Over the course of 50 years, the value of one tree may be as much as $162,500 US. This total is comprised of $31,500 of oxygen production, $62,000 of air pollution control, $37,500 worth of recycled water, and $31,500 of soil erosion control (Arbor Day Foundation).
The value of trees towards carbon sequestering (removal of excess carbon from the atmosphere to maintain a balance) and other benefits increases with the age of a tree, especially as the surface area of the leaves increases. Consequently, while we should applaud the awarding of the Champion of Trees Award to Toronto, we must also bear in mind that new trees require decades of growth to become appreciable. We cannot afford to remove large numbers of mature trees and rely on the planting of new tree to adequately replace them. With the effects of climate change increasing, we simply do not have the time.

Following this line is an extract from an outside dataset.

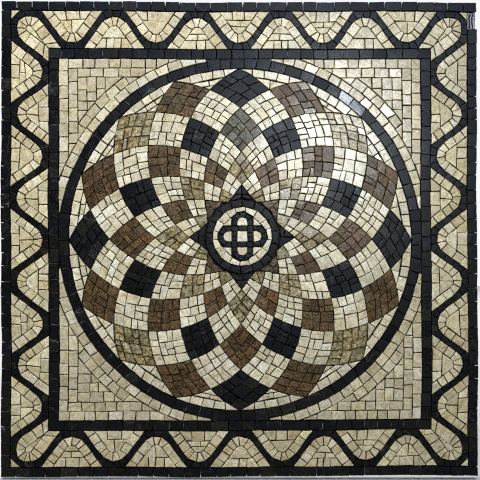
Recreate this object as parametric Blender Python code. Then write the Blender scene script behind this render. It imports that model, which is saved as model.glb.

The 2018 Toronto Canopy Study concluded that residential and institutional lands experienced declines in canopy. Overall, the total area of impervious ground cover has increased across the city, which ultimately translates to a reduction in available growing space for trees. We are therefore seeing a reduction in the aforementioned benefits. (https://www.toronto.ca/legdocs/mmis/2020/ie/bgrd/backgroundfile-141364.pdf)
Clear-cutting and development without accompanying tree strategies are sure ways to create legions of activists who will oppose most any development project. Trees can help bring people together. Let them work for you.